***** Records shown *****
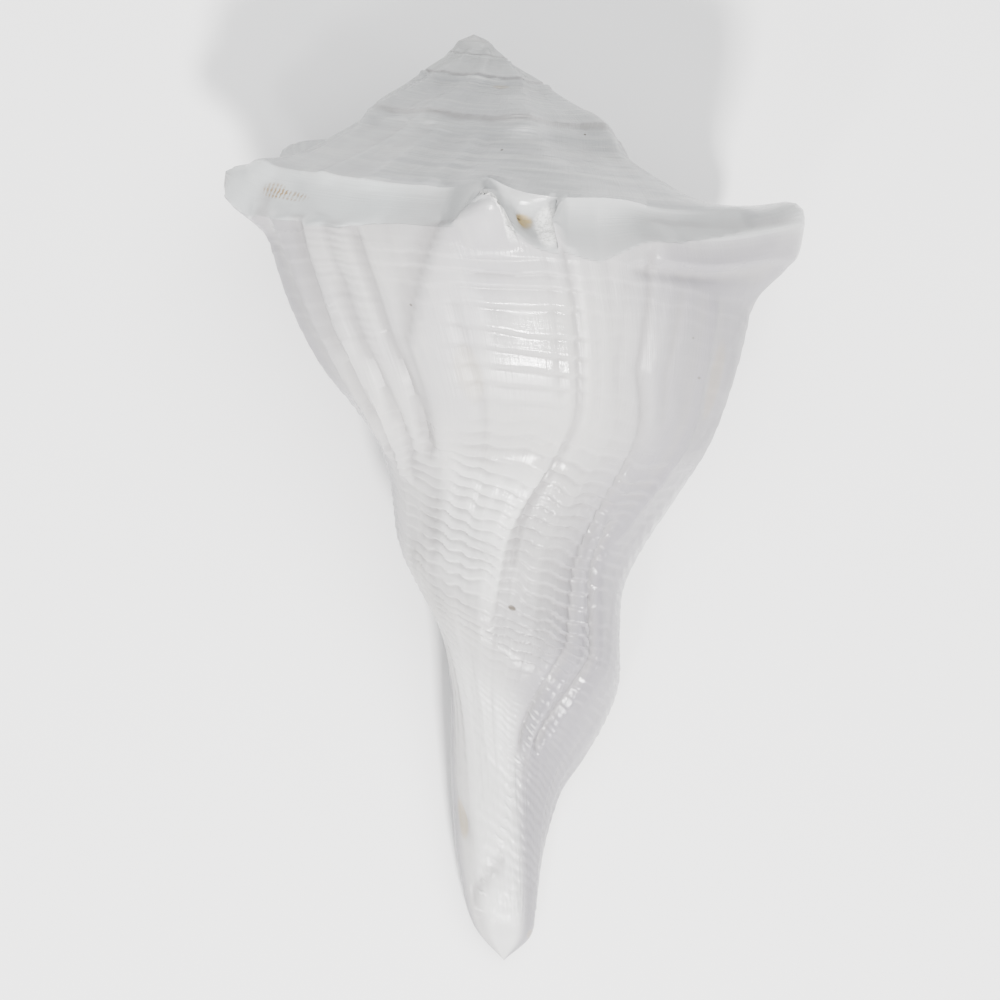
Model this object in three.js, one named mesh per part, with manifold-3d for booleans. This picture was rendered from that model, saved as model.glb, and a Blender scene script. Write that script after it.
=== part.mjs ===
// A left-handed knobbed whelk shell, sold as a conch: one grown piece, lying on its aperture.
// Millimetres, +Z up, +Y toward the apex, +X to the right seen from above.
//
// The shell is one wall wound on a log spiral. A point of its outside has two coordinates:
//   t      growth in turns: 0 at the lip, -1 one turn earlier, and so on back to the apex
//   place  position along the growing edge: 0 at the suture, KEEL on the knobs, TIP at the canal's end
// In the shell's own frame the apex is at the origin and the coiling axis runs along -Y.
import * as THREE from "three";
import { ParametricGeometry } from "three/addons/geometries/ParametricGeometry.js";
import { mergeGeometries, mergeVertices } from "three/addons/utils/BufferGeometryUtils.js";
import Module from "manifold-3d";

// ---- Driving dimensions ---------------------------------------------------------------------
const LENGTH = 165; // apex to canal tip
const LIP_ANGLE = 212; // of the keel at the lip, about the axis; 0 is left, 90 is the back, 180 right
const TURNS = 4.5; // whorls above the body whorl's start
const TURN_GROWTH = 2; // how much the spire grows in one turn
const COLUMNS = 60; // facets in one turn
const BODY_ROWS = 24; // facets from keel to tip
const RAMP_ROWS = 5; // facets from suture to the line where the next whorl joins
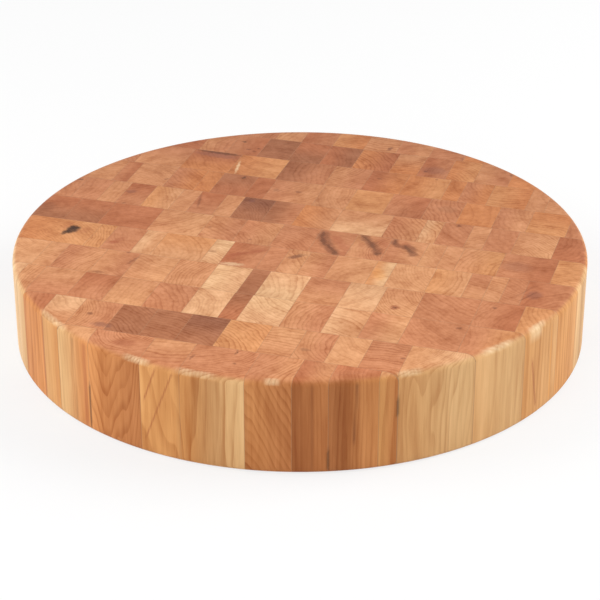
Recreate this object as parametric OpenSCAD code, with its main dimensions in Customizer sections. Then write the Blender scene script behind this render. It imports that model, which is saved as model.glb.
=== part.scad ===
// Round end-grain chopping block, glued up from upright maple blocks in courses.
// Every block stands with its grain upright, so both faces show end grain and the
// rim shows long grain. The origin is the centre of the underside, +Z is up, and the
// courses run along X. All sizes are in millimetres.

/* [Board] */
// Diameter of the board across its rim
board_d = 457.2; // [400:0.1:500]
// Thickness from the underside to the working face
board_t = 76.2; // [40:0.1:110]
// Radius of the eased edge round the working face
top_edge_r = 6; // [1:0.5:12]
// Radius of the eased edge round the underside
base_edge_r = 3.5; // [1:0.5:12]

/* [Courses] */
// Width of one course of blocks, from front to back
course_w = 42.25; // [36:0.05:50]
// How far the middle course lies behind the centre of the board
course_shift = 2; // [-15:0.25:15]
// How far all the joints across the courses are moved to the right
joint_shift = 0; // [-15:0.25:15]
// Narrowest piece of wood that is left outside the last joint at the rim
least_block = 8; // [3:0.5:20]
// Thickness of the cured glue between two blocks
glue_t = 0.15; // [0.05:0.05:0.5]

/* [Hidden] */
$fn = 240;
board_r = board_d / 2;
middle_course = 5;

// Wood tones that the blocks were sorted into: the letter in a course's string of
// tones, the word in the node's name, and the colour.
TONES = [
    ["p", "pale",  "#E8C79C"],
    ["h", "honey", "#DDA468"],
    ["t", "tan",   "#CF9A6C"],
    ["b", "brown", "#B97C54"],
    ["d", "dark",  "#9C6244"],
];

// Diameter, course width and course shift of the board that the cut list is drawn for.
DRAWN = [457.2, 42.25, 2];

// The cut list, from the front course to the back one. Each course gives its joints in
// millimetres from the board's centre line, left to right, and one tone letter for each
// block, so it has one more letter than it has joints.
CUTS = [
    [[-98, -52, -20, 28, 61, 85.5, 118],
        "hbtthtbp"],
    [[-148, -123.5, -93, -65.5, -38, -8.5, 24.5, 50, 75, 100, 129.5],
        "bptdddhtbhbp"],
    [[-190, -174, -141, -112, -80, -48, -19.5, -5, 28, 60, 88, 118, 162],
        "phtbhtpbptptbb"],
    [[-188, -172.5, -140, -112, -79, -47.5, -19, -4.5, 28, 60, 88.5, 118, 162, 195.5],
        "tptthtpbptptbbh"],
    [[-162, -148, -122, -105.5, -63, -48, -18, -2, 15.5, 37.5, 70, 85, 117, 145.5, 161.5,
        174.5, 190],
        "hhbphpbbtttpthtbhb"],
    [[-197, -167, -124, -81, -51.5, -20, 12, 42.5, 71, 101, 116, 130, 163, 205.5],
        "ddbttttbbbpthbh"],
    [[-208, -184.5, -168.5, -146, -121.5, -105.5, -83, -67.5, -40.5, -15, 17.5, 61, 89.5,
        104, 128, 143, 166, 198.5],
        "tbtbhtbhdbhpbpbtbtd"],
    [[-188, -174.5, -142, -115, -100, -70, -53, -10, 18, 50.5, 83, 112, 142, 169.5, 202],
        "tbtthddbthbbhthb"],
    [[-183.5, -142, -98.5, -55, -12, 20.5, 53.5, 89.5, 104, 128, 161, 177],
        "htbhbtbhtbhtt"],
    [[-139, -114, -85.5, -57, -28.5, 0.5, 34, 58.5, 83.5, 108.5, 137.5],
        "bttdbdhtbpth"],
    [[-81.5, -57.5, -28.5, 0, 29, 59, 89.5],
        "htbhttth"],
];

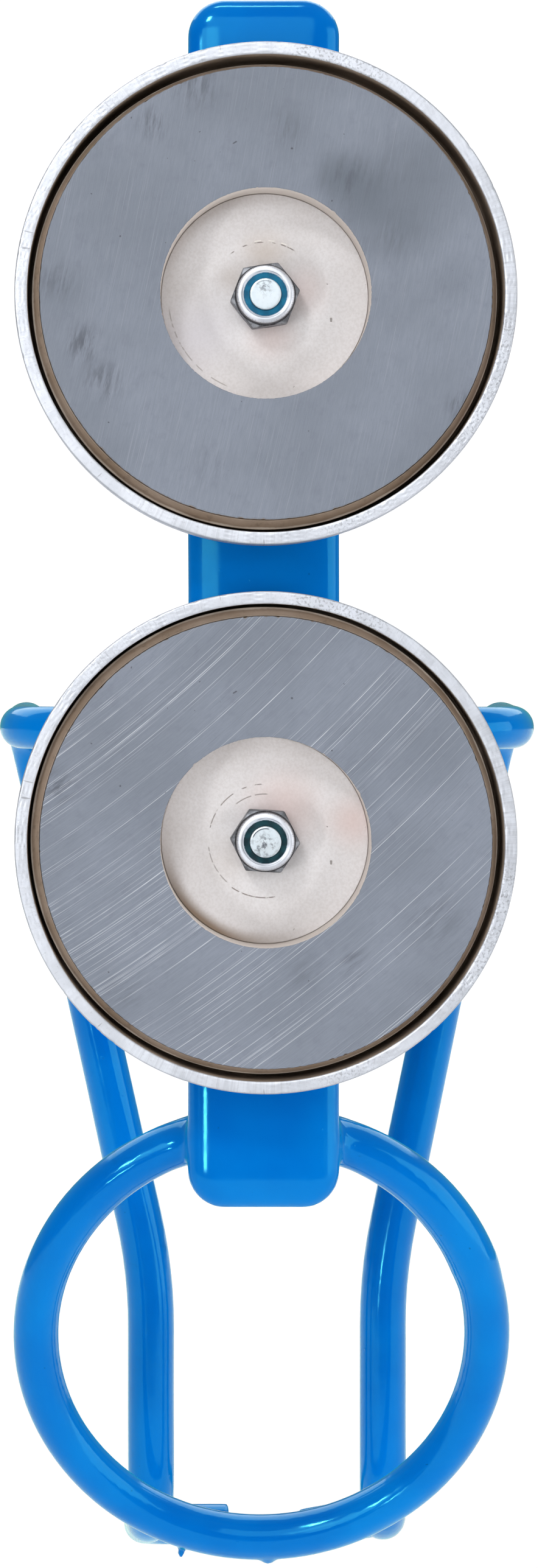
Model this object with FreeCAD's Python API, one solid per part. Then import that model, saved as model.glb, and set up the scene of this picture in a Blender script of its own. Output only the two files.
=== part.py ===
*****
» Set problem
Each line from the one containing "Model this object with" to the final line of the entries above must be returned exactly, and no other line may appear.

» The completed task
Model this object with FreeCAD's Python API, one solid per part. Then import that model, saved as model.glb, and set up the scene of this picture in a Blender script of its own. Output only the two files.
=== part.py ===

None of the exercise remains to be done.